In Ho Chi Minh City, or Saigon as it is still stubbornly called by its residents despite a name change 50 years ago, two sites in the heart of the city stand out as reminders of the chaotic end to the war – the Independence Palace and the War Remnants Museum. A third site – the Cu Chi Tunnels – requires a 50-kilometre ride out of the city.
The first thing you see on entering the grounds of the Independence Palace are replicas of tanks 834 and 390, which crashed through the gates of what was then the Presidential Palace on April 30, 1975, signalling the fall of Saigon.
On that morning, Duong Van Minh, in only his third day as President of South Vietnam, greeted Colonel Bui Tin of the north with the words, “I have been waiting since early this morning to transfer power to you”, to which the general replied, “Your power has crumbled. You cannot give up what you do not have.”
Independence Palace, Ho Chi Minh City. Photo / Ron Emmons
The furnishings and fittings of this four-storey, 95-room building are redolent of the 1960s. The offices and conference rooms on the first two floors are uninspiring, and the most interesting scenes are in the war command rooms in the basement, where huge maps on the wall, ancient telephones and clunky electronic devices are a throwback to a bygone era.
Though there are no distressing scenes at the Independence Palace, the War Remnants Museum requires a strong stomach. The grounds of the museum are littered with war equipment – cannons, tanks, helicopters and bombs – yet it is the photographs, documents, artefacts and dioramas in the several galleries of the museum that leave a lasting impression of the horrors of war.
The galleries have names like ‘Historical Truths’ and ‘Requiem’, this second being a display of images captured by correspondents from both sides who subsequently lost their lives in the conflict. In the ‘Agent Orange Consequences’ gallery are jars of deformed fetuses, while the ‘War Crimes’ gallery features a mind-boggling collection of hand-held weaponry, including bazookas, machine guns and rifles. The last gallery is dedicated to international opposition to the war, which softens the self-congratulatory tone of other galleries.
War Remnants Museum, Ho Chi Minh City. Photo / Ron Emmons
The Cu Chi Tunnels, located to the northwest of Ho Chi Minh City, are perhaps Vietnam’s best-known war site. They were dug initially by members of the Viet Minh in the 1940s to hide weapons from the French, but as the conflict between North and South escalated in the 1960s, the tunnels were developed into an underground network on up to four levels stretching over 200 kilometres that included kitchens, hospitals and military workshops. Repeated attempts to dislodge the Viet Cong by so-called ‘tunnel rats’ were unsuccessful as were later carpet-bombing raids. Indeed, the mere existence of the tunnels was a major factor in the outcome of the war.

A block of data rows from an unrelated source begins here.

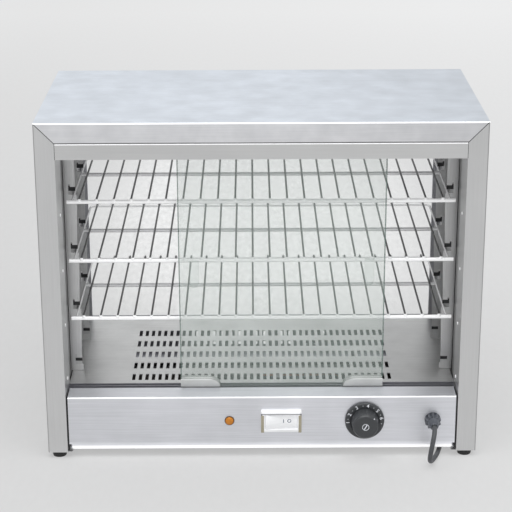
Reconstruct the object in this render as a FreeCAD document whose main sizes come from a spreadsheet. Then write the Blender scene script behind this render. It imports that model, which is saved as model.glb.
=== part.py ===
import FreeCAD, Part
import math
import os
import Sketcher
from FreeCAD import Placement, Rotation, Vector

# Hot food display case: a countertop warmer in brushed steel sheet, with two
# sliding glass doors, three wire shelves, a fixed rear pane and a heating
# element under a slotted floor. Millimetres, +X right, +Y to the back, +Z up.
# The origin is at the centre of the footprint, on the surface it stands on.

SIZES = {
    # casing
    "case_width": 635, "case_depth": 336, "case_height": 503, "skin_thick": 1,
    "flange_width": 29, "bend_radius": 2, "seam_gap": 0.3, "lip_depth": 60,
    "foot_flange": 37, "wall_start": 20,
    # headers over the two openings
    "header_height": 23, "header_seam": 0.5, "header_return": 57, "header_lip": 8,
    # door and pane tracks
    "track_setback": 36, "groove_width": 7, "fin_thick": 1.3, "track_height": 10,
    "upper_track_height": 21.5, "pane_groove": 4.6, "pane_track_height": 9,
    # control panel, floor and base
    "deck_height": 88, "panel_inset": 0.5, "panel_side_gap": 2.7, "base_gap": 2,
    "hem_radius": 10, "panel_return": 26, "track_ledge": 30,
    "corner_notch": 4, "corner_notch_height": 11, "base_setback": 10,
    "slot_width": 5, "slot_length": 23, "slot_pitch": 9.9, "slot_columns": 40,
    "slot_rows": 5, "slot_row_pitch": 44.1, "first_slot_row": 77,
    "vent_width": 4, "vent_length": 30, "vent_pitch": 14, "vent_count": 16,
    # inner walls with their shelf rails
    "rail_width": 15, "rail_slot": 16, "front_rail": 103.6, "rear_rail": 226,
    "rail_clearance": 0.5, "rail_tab": 2, "rail_tab_height": 9, "rail_taper": 76,
    "ceiling_drop": 2.5, "ceiling_flange": 15, "rivet_setback": 35, "rivet_first": 105,
    "rivet_pitch": 84.7, "rivet_count": 4, "rivet_radius": 1.5, "rivet_head": 2.6,
    # shelves
    "first_level": 101.5, "level_pitch": 90, "level_count": 4, "frame_wire": 6,
    "shelf_side_gap": 6, "shelf_gap": 0.6, "shelf_corner": 8, "grid_wire": 3,
    "grid_margin": 16.5, "grid_count": 22, "cross_wire": 5.6, "cross_setback": 8,
    "notch_leg": 2.5, "notch_rise": 13, "notch_lift": 6, "notch_play": 1, "weld_depth": 0.8,
    # sliding doors
    "door_width": 300.5, "glass_thick": 4, "door_left_edge": -120.5,
    "door_engagement": 10, "slide_gap": 0.3, "shoe_length": 59, "shoe_height": 12,
    "shoe_slope": 14, "glass_lift": 2, "pull_width": 14.5, "pull_height": 40,
    "pull_edge": 15, "pull_bottom": 158, "pull_depth": 1.2,
    # controls, all on one line across the panel
    "control_line": 50.5, "lamp_place": -48, "lamp_radius": 6, "lamp_bezel": 7.6,
    "lamp_bezel_depth": 1.6, "lamp_collar": 3, "lamp_lens_reach": 4.5, "lamp_body_length": 26,
    "switch_place": 28.4, "switch_width": 60, "switch_height": 35,
    "switch_proud": 7, "switch_rim": 3.5, "switch_body_width": 50,
    "switch_body_height": 27, "switch_body_depth": 24, "rocker_width": 48,
    "rocker_height": 22, "rocker_tilt": 6, "rocker_gap": 0.4, "knob_place": 151.5,
    "knob_reach": 26, "dial_radius": 29, "dial_thick": 5, "grip_radius": 20.5,
    "grip_front": 18.5, "knob_gap": 0.6, "shaft_radius": 3, "shaft_gap": 0.05,
    "shaft_length": 26, "thermostat_width": 34, "thermostat_depth": 38,
    "bulb_radius": 3, "bulb_length": 90, "capillary_radius": 0.8,
    # cable gland
    "gland_from_side": 36.5, "gland_radius": 12, "gland_collar": 11, "gland_reach": 26,
    "gland_thread": 8, "gland_tail": 14, "gland_nut_thick": 5, "gland_nut_radius": 11,
    "gland_mouth": 5, "gland_rib": 1.4, "gland_rib_count": 12,
    # heating
    "element_radius": 4, "element_height": 55, "element_bend": 26,
    "element_side_gap": 73.5, "element_first_pass": 92, "element_pass_pitch": 58,
    "element_tail": 30, "bracket_thick": 2, "bracket_count": 3, "bracket_pitch": 150, "bracket_gap": 0.2,
    "shield_height": 22, "shield_front": 66, "shield_depth": 240,
    "shield_side_gap": 16.5,
    # wiring
    "core_radius": 1.2, "terminal_from_gland": 38, "terminal_width": 26,
    "terminal_depth": 20, "terminal_height": 15, "terminal_from_front": 36,
    "stud_from_side": 20.5, "stud_from_front": 78, "stud_radius": 2, "stud_height": 16,
    # feet
    "foot_height": 9, "foot_radius": 11.5, "foot_taper": 1.5, "foot_side": 15.5,
    "foot_front": 12.5, "foot_screw": 2, "foot_screw_head": 4, "foot_recess": 3.5,
    # mains lead, its coil and plug
    "cord_diameter": 7, "coil_across": 37.5, "coil_offset": 12, "coil_clearance": 10,
    "coil_wide": 14.5, "coil_high": 21.5, "coil_lift": 1.3, "tie_width": 10, "tie_thick": 1, "tie_slack": 0.8,
    "tie_turn": 200,
    "plug_radius": 18, "plug_length": 34, "plug_neck": 24, "plug_neck_radius": 5.5,
    "pin_radius": 2.4, "pin_length": 19, "pin_spacing": 19,
}

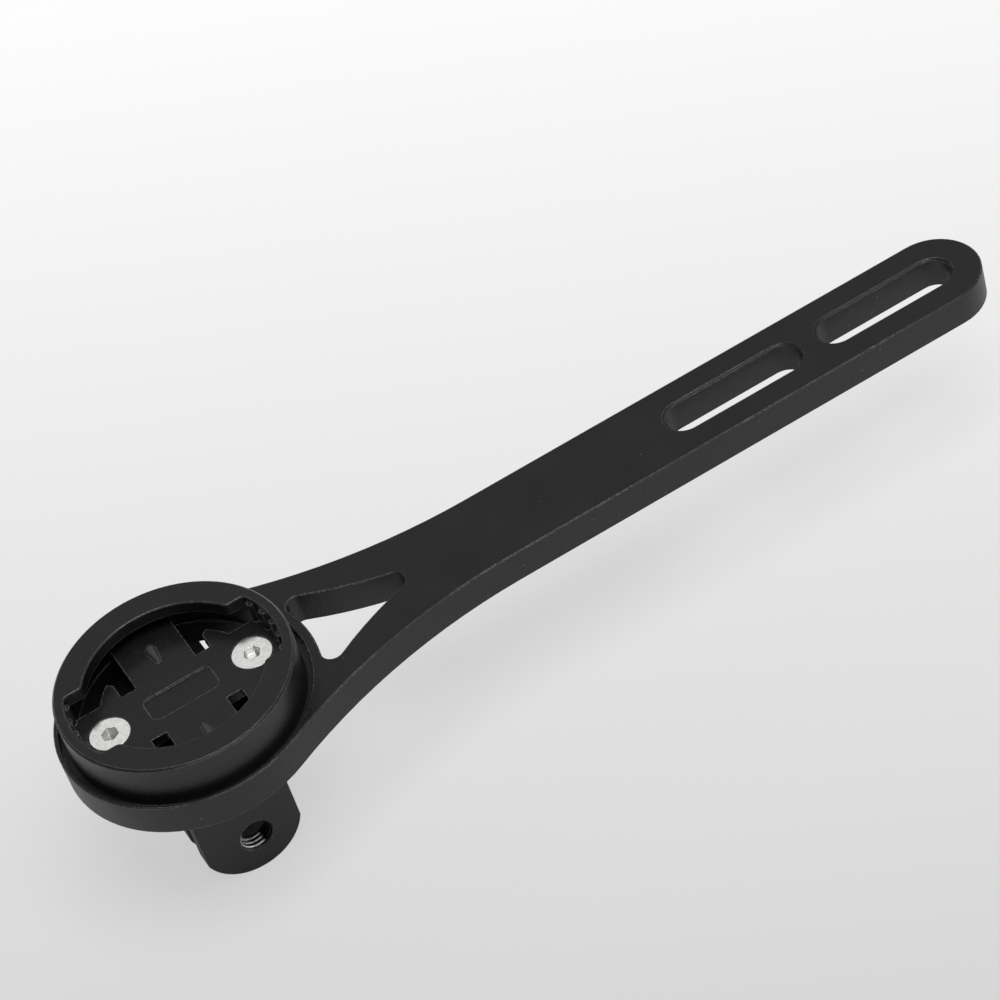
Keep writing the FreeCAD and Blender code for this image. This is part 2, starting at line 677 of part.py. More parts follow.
def add_detents(body):
    """Two bumps on the floor, each the upper half of a slim cone with a round outer end."""
    sketch = new_sketch(body, "DetentProfile", role="YZ_Plane")
    sketch.setExpression(".AttachmentOffset.Base.y", size("floor_level").text)
    tip = size("detent_tip_radius")
    radius = size("detent_end_radius")
    end_y = notch_radius - size("detent_wall_gap")
    start_y = end_y - size("detent_length")
    centre_y = end_y - radius
    # The flank touches the round end where its normal leans back by the cone's own angle.
    span = math.hypot(centre_y - start_y, tip)
    touch = math.pi - math.atan2(tip, centre_y - start_y) - math.acos(radius / span)
    touch_y = centre_y + radius * math.cos(touch)
    touch_z = radius * math.sin(touch)
    base, round_end, flank, front = draw_loop(sketch, [
        (False, (start_y, 0), (end_y, 0), None),
        (False, (end_y, 0), (touch_y, touch_z), (centre_y, 0)),
        (True, (touch_y, touch_z), (start_y, tip), None),
        (False, (start_y, tip), (start_y, 0), None),
    ])
    fixed(sketch, "PointOnObject", base.index, 1, -1)
    fixed(sketch, "PointOnObject", base.index, 2, -1)
    fixed(sketch, "PointOnObject", round_end.index, 3, -1)
    fixed(sketch, "Vertical", front.index)
    bound(sketch, radius, "Radius", round_end.index)
    place(sketch, "DistanceX", round_end.index, 3, centre_y)
    place(sketch, "DistanceX", base.index, 1, start_y)
    place(sketch, "DistanceY", flank.index, 2, tip)
    bump = body.newObject("PartDesign::Revolution", "DetentTurn")
    bump.Profile = sketch
    bump.ReferenceAxis = (sketch, ["H_Axis"])
    bump.Angle = 360
    sketch.Visibility = False
    mirrored(body, "DetentMirror", [bump], "XZ_Plane")


def draw_first_ribs(body):
    """The first rib of each notch; a pattern adds the others."""
    sketch = new_sketch(body, "RibOutlines", height=size("floor_level"))
    steps = (RIBS_PER_NOTCH - 1) / 2
    turn = math.radians(steps * size("rib_spacing"))
    turn_text = f"({steps} * Sizes.rib_spacing * 1deg)"
    rib_x = Length(notch_radius * math.cos(turn), f"{notch_radius.text} * cos{turn_text}")
    rib_y = Length(notch_radius * math.sin(turn), f"{notch_radius.text} * sin{turn_text}")
    for side in (1, -1):
        rib = add_circle(sketch, (side * rib_x, -side * rib_y), size("rib_radius"))
        place(sketch, "DistanceX", rib, 3, rib_x, side)
        place(sketch, "DistanceY", rib, 3, rib_y, -side)
    return sketch


def countersunk_holes(body, name, sketch, reverse=False):
    """Through holes whose cones carry the heads of the screws."""
    sketch.Visibility = False
    doc.recompute()
    holes = body.newObject("PartDesign::Hole", name)
    holes.Profile = sketch
    holes.DepthType = "ThroughAll"
    holes.HoleCutType = "Countersink"
    holes.HoleCutCustomValues = True
    holes.HoleCutCountersinkAngle = 90
    holes.Reversed = reverse
    holes.setExpression("Diameter", (through_radius * 2).text)
    holes.setExpression("HoleCutDiameter", (head_seat_radius * 2).text)
    doc.recompute()
    return holes


def make_quarter_turn_insert():
    body = new_body("quarter_turn_insert")
    foot = -size("seat_depth")
    floor = size("floor_level")
    thickness = size("floor_thickness")
    wall_sketch = new_sketch(body, "WallOutline", height=foot)
    centred_circle(wall_sketch, size("cradle_radius"))
    centred_circle(wall_sketch, notch_radius)
    pad(body, "WallPad", wall_sketch, size("cradle_height") - foot)
    floor_sketch = new_sketch(body, "FloorOutline", height=floor)
    centred_circle(floor_sketch, middle_of_wall)
    pad(body, "FloorPad", floor_sketch, thickness, downward=True)
    pocket(body, "WindowPocket", draw_windows(body), thickness)
    lip = pad(body, "LipPad", draw_lip(body), size("lip_thickness"))
    mirrored(body, "LipMirror", [lip], "XZ_Plane")
    boss_sketch = draw_screw_circles(
        body, "BossOutlines", cradle_screw_reach, boss_radius, height=foot)
    pad(body, "BossPad", boss_sketch, floor - thickness - foot)
    screw_sketch = draw_screw_circles(
        body, "ScrewAxes", cradle_screw_reach, size("screw_radius"), height=floor)
    countersunk_holes(body, "ScrewHoles", screw_sketch)
    pocket(body, "PanelPocket", draw_panel(body), size("panel_depth"))
    add_detents(body)
    rib_sketch = draw_first_ribs(body)
    rib = pad(body, "RibPad", rib_sketch, size("rib_height"))
    ribs = polar_copies(body, "RibPattern", rib, rib_sketch, RIBS_PER_NOTCH)
    ribs.setExpression("Angle", (size("rib_spacing") * (RIBS_PER_NOTCH - 1)).text)
    doc.recompute()
    top = size("cradle_height")
    outside = size("cradle_radius")
    beyond_notch = notch_radius + NEAR_ZERO
    top_edges = flat_edges(ribs.Shape, top, within(beyond_notch, outside + NEAR_ZERO))
    broken = chamfer(body, "TopChamfer", ribs, top_edges, size("cradle_edge_break"))
    doc.recompute()
    lip_edges = flat_edges(broken.Shape, top, within(NEAR_ZERO, beyond_notch))
    broken = chamfer(body, "LipChamfer", broken, lip_edges, size("lip_edge_break"))
    doc.recompute()
    foot_edges = flat_edges(broken.Shape, foot, within(notch_radius - NEAR_ZERO, beyond_notch))
    chamfer(body, "FootChamfer", broken, foot_edges, size("wall_foot_break"))
    return body


# The camera bracket: a base plate under the ring, three prongs and the holes through them.

def draw_base(body):
    """A strip across the arm whose ends follow the ring."""
    sketch = new_sketch(body, "BaseOutline", height=plate_bottom)
    left = size("base_free_side")
    right = size("base_arm_side")
    reach = ring_radius - size("base_inset")
    left_y = other_leg(reach, left)
    right_y = other_leg(reach, right)
    left_side, near_end, right_side, far_end = draw_loop(sketch, [
        (False, (-left, left_y), (-left, -left_y), None),
        (False, (-left, -left_y), (right, -right_y), (0, 0)),
        (False, (right, -right_y), (right, right_y), None),
        (False, (right, right_y), (-left, left_y), (0, 0)),
    ])
    for side, piece, length in ((-1, left_side, left), (1, right_side, right)):
        fixed(sketch, "Vertical", piece.index)
        place(sketch, "DistanceX", piece.index, 1, length, side)
    for piece in (near_end, far_end):
        fixed(sketch, "Coincident", piece.index, 3, -1, 1)
        bound(sketch, reach, "Radius", piece.index)
    return sketch


def draw_prong(body):
    """The side view of a prong, drawn in the outer face of the near one."""
    sketch = new_sketch(body, "ProngOutline", role="XZ_Plane", height=near_prong_face)
    half = size("prong_half_width")
    radius = size("prong_end_radius")
    top = size("plate_thickness") + size("base_thickness") * 0.5
    centre = size("plate_thickness") + size("prong_end_drop")
    corner = centre + other_leg(radius, half)
    top_edge, left_side, round_end, right_side = draw_loop(sketch, [
        (False, (half, -top), (-half, -top), None),
        (False, (-half, -top), (-half, -corner), None),
        (False, (-half, -corner), (half, -corner), (0, -centre)),
        (False, (half, -corner), (half, -top), None),
    ])
    fixed(sketch, "Horizontal", top_edge.index)
    fixed(sketch, "PointOnObject", round_end.index, 3, -2)
    for side, piece in ((-1, left_side), (1, right_side)):
        fixed(sketch, "Vertical", piece.index)
        place(sketch, "DistanceX", piece.index, 1, half, side)
    bound(sketch, radius, "Radius", round_end.index)
    place(sketch, "DistanceY", top_edge.index, 1, top, side=-1)
    place(sketch, "DistanceY", round_end.index, 3, centre, side=-1)
    return sketch


def draw_prong_hole(body, name, face, radius):
    sketch = new_sketch(body, name, role="XZ_Plane", height=face)
    shift = size("prong_hole_shift")
    drop = size("plate_thickness") + size("prong_hole_drop")
    hole = add_circle(sketch, (shift, -drop), radius)
    place(sketch, "DistanceX", hole, 3, shift)
    place(sketch, "DistanceY", hole, 3, drop, side=-1)
    return sketch


def outer_hole_rims(shape):
    """Names the rims of the prongs' holes in the bracket's two outer faces."""
    names = []
    for index, edge in enumerate(shape.Edges, start=1):
        box = edge.BoundBox
        in_face = abs(abs(box.Center.y) - near_prong_face) < NEAR_ZERO and box.YLength < NEAR_ZERO
        if in_face and isinstance(edge.Curve, Part.Circle) and edge.isClosed():
            names.append(f"Edge{index}")
    return names


def make_camera_bracket():
    body = new_body("camera_bracket")
    thickness = size("prong_thickness")
    gap = size("prong_gap")
    pad(body, "BasePad", draw_base(body), size("base_thickness"), downward=True)
    prong_sketch = draw_prong(body)
    prong = pad(body, "ProngPad", prong_sketch, thickness, downward=True)
    prongs = body.newObject("PartDesign::LinearPattern", "ProngPattern")
    prongs.Originals = [prong]
    prongs.Direction = (prong_sketch, ["N_Axis"])
    prongs.Reversed = True
    prongs.Occurrences = PRONG_COUNT
    prongs.setExpression("Length", ((thickness + gap) * (PRONG_COUNT - 1)).text)
    body.Tip = prongs
    near_hole = draw_prong_hole(body, "NearHole", near_prong_face, size("prong_thread_radius"))
    pocket(body, "NearHolePocket", near_hole, thickness)
    middle_prong_face = near_prong_face - thickness - gap
    far_holes = draw_prong_hole(body, "FarHoles", middle_prong_face, size("prong_bore_radius"))
    pocket(body, "FarHolesPocket", far_holes, thickness * 2 + gap)
    screw_sketch = draw_screw_circles(
        body, "ScrewAxes", bracket_screw_reach, size("screw_radius"), height=base_bottom, turn=90)
    holes = countersunk_holes(body, "ScrewHoles", screw_sketch, reverse=True)
    chamfer(body, "HoleChamfer", holes, outer_hole_rims(holes.Shape), size("prong_edge_break"))
    return body


# The screws: four alike, two heads up in the cradle's floor and two heads down in the bracket.

def make_screw(number, x, y, z, turn=0, roll=0):
    """One screw along its own axis, head up with its top at zero, then turned and put in place."""
    cone_height = size("head_radius") - size("screw_radius")
    rim = doc.addObject("Part::Cylinder", f"ScrewRim{number}")
    rim.setExpression("Radius", size("head_radius").text)
    rim.setExpression("Height", size("head_rim").text)
    rim.setExpression(".Placement.Base.z", (-size("head_rim")).text)
    cone = doc.addObject("Part::Cone", f"ScrewCone{number}")
    cone.setExpression("Radius1", size("screw_radius").text)
    cone.setExpression("Radius2", size("head_radius").text)
    cone.setExpression("Height", cone_height.text)
    cone.setExpression(".Placement.Base.z", (-(size("head_rim") + cone_height)).text)
    shank = doc.addObject("Part::Cylinder", f"ScrewShank{number}")
    shank.setExpression("Radius", size("screw_radius").text)
    shank.setExpression("Height", (size("screw_length") - size("head_rim") - cone_height).text)
    shank.setExpression(".Placement.Base.z", (-size("screw_length")).text)
    whole = doc.addObject("Part::MultiFuse", f"ScrewWhole{number}")
    whole.Shapes = [rim, cone, shank]
    socket = doc.addObject("Part::Prism", f"ScrewSocket{number}")
    socket.Polygon = 6
    socket.setExpression("Circumradius", (size("socket_width") * (1 / math.sqrt(3))).text)
    socket.setExpression("Height", size("socket_depth").text)
    socket.setExpression(".Placement.Base.z", (-size("socket_depth")).text)
    screw = doc.addObject("Part::Cut", f"Screw{number}")
    screw.Base = whole
    screw.Tool = socket
    screw.Placement = FreeCAD.Placement(point(0, 0), FreeCAD.Rotation(turn, 0, roll))
    screw.setExpression(".Placement.Base.x", text_of(x))
    screw.setExpression(".Placement.Base.y", text_of(y))
    screw.setExpression(".Placement.Base.z", text_of(z))
    return screw


def make_m3_screws():
    """The first two are heads up, the others heads down; one hexagon socket stands turned."""
    screws = [
        make_screw(1, cradle_screw_reach, 0, size("floor_level")),
        make_screw(2, -cradle_screw_reach, 0, size("floor_level"), turn=30),
        make_screw(3, 0, bracket_screw_reach, base_bottom, roll=180),
        make_screw(4, 0, -bracket_screw_reach, base_bottom, roll=180),
    ]
    group = doc.addObject("Part::Compound", "m3_screws")
    group.Label = "m3_screws"
    group.Links = screws
    return group


# The whole model is built, checked and written, one file for each node.

nodes = [
    make_arm_plate(),
    make_quarter_turn_insert(),
    make_camera_bracket(),
    make_m3_screws(),
]
doc.recompute()

for item in doc.Objects:
    if "Invalid" in item.State or "Error" in item.State:
        raise RuntimeError(f"{item.Label} failed: {item.State}")

os.makedirs(OUTPUT_FOLDER, exist_ok=True)
for node in nodes:
    if node.Shape.isNull() or not node.Shape.isValid():
        raise RuntimeError(f"{node.Label} has no valid shape")
    node.Shape.exportStep(f"{OUTPUT_FOLDER}/{node.Label}.step")
    print(f"{node.Label}: {len(node.Shape.Solids)} solids, {node.Shape.Volume:.1f} mm3")
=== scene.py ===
import math

import bpy
from mathutils import Euler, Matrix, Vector


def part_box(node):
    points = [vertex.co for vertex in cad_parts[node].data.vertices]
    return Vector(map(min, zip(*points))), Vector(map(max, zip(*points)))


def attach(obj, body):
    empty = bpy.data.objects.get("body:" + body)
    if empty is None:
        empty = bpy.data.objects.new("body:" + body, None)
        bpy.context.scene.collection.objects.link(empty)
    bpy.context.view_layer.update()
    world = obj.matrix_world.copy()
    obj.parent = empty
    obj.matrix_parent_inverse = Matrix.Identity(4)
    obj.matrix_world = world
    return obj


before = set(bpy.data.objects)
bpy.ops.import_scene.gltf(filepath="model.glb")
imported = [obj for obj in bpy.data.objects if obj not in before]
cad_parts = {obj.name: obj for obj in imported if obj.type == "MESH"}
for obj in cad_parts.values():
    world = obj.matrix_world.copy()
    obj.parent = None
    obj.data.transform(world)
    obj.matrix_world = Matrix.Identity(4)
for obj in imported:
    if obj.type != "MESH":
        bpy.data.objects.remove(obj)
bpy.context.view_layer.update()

# An out-front bike computer mount: a black anodised arm and camera bracket, a black moulded
# cradle and four bright M3 screws. Lengths are in metres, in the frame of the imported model.

MM = 0.001
DEGREE = math.pi / 180

# The photograph's camera, fitted to the outlines of the arm, the ring and the cradle.
CAMERA_PLACE = (-52.516 * MM, -364.649 * MM, 367.191 * MM)
CAMERA_TURN = (44.7016 * DEGREE, 13.2423 * DEGREE, -29.1265 * DEGREE)
CAMERA_LENS_MM = 133.518
CAMERA_SENSOR_MM = 36.0
NEAREST_SEEN = 0.01
FURTHEST_SEEN = 20.0

# The cradle's floor, and how far its two detent bumps reach from its axis.
CRADLE_FLOOR = 1.7 * MM
BUMP_REACH = 12.3 * MM

# A rounded bead round the foot of the cradle's wall, seen through the far windows.
BEAD_RADIUS = 15.78 * MM
BEAD_LEVEL = -0.75 * MM
BEAD_THICKNESS = 0.24 * MM
BEAD_STEPS = 128
BEAD_SIDES = 12

# The M5 thread in the prong on the -Y side: its hole's axis runs along Y.
THREAD_X = 0.55 * MM
THREAD_Z = -23.3 * MM
THREAD_START_Y = -7.40 * MM
THREAD_END_Y = -4.65 * MM
THREAD_PITCH = 0.8 * MM
THREAD_RADIUS = 2.5 * MM
THREAD_DEPTH = 0.31 * MM
THREAD_STEPS_PER_TURN = 40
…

Tourists are invited to clamber down into a section of the tunnels that have been enlarged to accommodate Western visitors, who are generally bigger than the Vietnamese. Back above ground, guides point out examples of tunnel entrances that are perfectly concealed, fearsome booby traps that were designed to maim and a clever system to disperse the smoke from fires in the underground kitchens.
Tourists exploring the Cu Chi Tunnels. Photo / Ron Emmons
The tunnels are a classic example of Vietnamese ingenuity and the last stop on this brief tour of war sites that act as poignant reminders of the country’s painful past.